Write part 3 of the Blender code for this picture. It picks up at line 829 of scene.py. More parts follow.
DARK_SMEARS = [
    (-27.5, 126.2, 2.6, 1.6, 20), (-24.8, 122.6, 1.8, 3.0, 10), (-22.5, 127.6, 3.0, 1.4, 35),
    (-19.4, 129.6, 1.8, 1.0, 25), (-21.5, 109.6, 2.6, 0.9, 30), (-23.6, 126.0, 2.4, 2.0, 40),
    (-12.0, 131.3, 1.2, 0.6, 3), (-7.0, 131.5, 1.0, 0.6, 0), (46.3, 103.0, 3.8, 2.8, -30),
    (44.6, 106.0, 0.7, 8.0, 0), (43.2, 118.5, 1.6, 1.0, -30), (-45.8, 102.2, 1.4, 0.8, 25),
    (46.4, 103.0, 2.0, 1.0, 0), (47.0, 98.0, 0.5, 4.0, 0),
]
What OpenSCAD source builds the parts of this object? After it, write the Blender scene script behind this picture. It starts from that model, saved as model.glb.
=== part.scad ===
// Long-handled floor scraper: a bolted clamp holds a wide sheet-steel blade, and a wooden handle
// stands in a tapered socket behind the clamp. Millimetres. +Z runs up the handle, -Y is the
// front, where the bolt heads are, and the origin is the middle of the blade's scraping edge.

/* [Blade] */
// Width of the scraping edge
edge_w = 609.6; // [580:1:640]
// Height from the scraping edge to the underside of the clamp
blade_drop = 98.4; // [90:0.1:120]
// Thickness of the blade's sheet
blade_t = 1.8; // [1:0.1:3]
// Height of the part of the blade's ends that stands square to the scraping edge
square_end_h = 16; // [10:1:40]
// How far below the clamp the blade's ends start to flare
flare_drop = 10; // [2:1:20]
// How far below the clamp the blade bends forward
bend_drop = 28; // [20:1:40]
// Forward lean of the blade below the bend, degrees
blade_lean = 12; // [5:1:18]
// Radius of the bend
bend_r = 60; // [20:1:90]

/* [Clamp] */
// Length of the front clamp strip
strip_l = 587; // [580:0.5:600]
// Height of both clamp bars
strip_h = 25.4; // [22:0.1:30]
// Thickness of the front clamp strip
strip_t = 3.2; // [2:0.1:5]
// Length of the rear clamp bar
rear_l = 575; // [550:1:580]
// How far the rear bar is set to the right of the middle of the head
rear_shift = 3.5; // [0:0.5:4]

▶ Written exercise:
Set down only these lines, exactly: the line containing "What OpenSCAD source" and each line after it, through the end of the listing.

▶ Task solution:
What OpenSCAD source builds the parts of this object? After it, write the Blender scene script behind this picture. It starts from that model, saved as model.glb.
=== part.scad ===
// Long-handled floor scraper: a bolted clamp holds a wide sheet-steel blade, and a wooden handle
// stands in a tapered socket behind the clamp. Millimetres. +Z runs up the handle, -Y is the
// front, where the bolt heads are, and the origin is the middle of the blade's scraping edge.

/* [Blade] */
// Width of the scraping edge
edge_w = 609.6; // [580:1:640]
// Height from the scraping edge to the underside of the clamp
blade_drop = 98.4; // [90:0.1:120]
// Thickness of the blade's sheet
blade_t = 1.8; // [1:0.1:3]
// Height of the part of the blade's ends that stands square to the scraping edge
square_end_h = 16; // [10:1:40]
// How far below the clamp the blade's ends start to flare
flare_drop = 10; // [2:1:20]
// How far below the clamp the blade bends forward
bend_drop = 28; // [20:1:40]
// Forward lean of the blade below the bend, degrees
blade_lean = 12; // [5:1:18]
// Radius of the bend
bend_r = 60; // [20:1:90]

/* [Clamp] */
// Length of the front clamp strip
strip_l = 587; // [580:0.5:600]
// Height of both clamp bars
strip_h = 25.4; // [22:0.1:30]
// Thickness of the front clamp strip
strip_t = 3.2; // [2:0.1:5]
// Length of the rear clamp bar
rear_l = 575; // [550:1:580]
// How far the rear bar is set to the right of the middle of the head
rear_shift = 3.5; // [0:0.5:4]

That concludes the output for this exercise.